> Given data
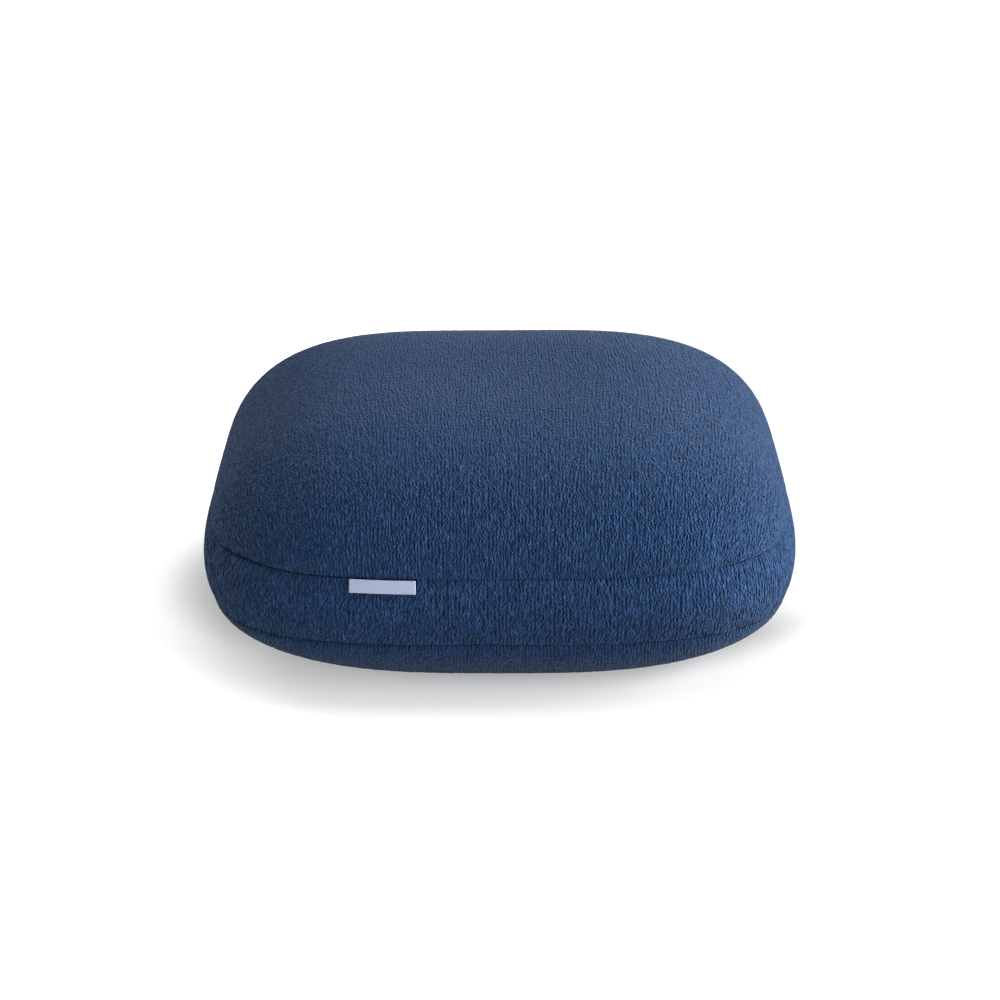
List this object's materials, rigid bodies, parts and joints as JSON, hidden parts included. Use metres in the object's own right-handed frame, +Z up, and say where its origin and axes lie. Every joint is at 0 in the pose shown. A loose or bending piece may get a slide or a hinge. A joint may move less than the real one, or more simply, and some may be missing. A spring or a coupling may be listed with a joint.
{
  "type": "weighted pillow",
  "caption": "Square filled pillow with a crowned top, an upright sewn side band, a rounded underside and a small bare label in the upper seam.",
  "frame": {"origin": "middle of the flat underside that rests on the surface", "axes": "+Z up out of the crown, +X to the right along the front side, -Y towards the side with the label"},
  "size_m": [0.4104, 0.4104, 0.1643],
  "materials": {
    "filled_pillow": "ribbed navy plush with a soft sheen",
    "woven_label": "smooth pale woven tape, bare"
  },
  "bodies": {
    "root": {"filled_pillow": "filled_pillow", "woven_label": "woven_label"}
  },
  "joints": []
}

> Goal
Output all of the data again. Match it exactly.

> Correct result
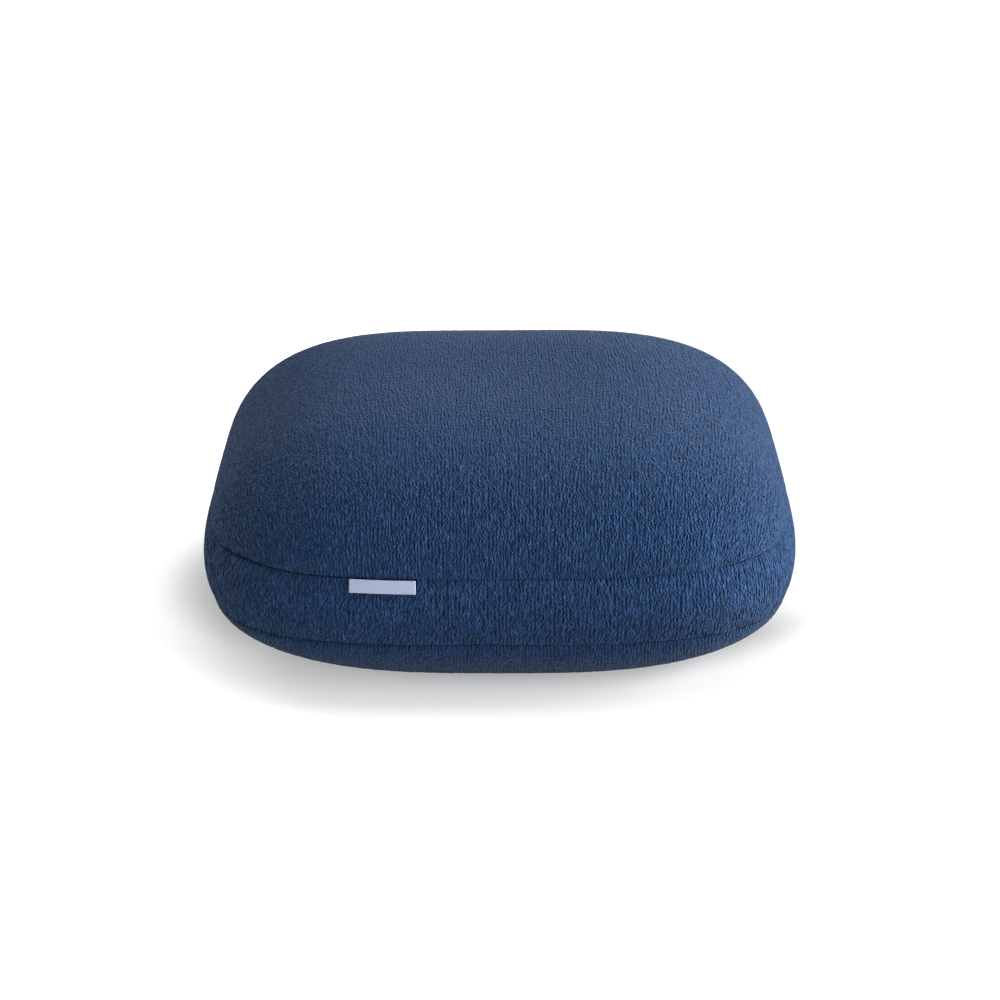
List this object's materials, rigid bodies, parts and joints as JSON, hidden parts included. Use metres in the object's own right-handed frame, +Z up, and say where its origin and axes lie. Every joint is at 0 in the pose shown. A loose or bending piece may get a slide or a hinge. A joint may move less than the real one, or more simply, and some may be missing. A spring or a coupling may be listed with a joint.
{
  "type": "weighted pillow",
  "caption": "Square filled pillow with a crowned top, an upright sewn side band, a rounded underside and a small bare label in the upper seam.",
  "frame": {"origin": "middle of the flat underside that rests on the surface", "axes": "+Z up out of the crown, +X to the right along the front side, -Y towards the side with the label"},
  "size_m": [0.4104, 0.4104, 0.1643],
  "materials": {
    "filled_pillow": "ribbed navy plush with a soft sheen",
    "woven_label": "smooth pale woven tape, bare"
  },
  "bodies": {
    "root": {"filled_pillow": "filled_pillow", "woven_label": "woven_label"}
  },
  "joints": []
}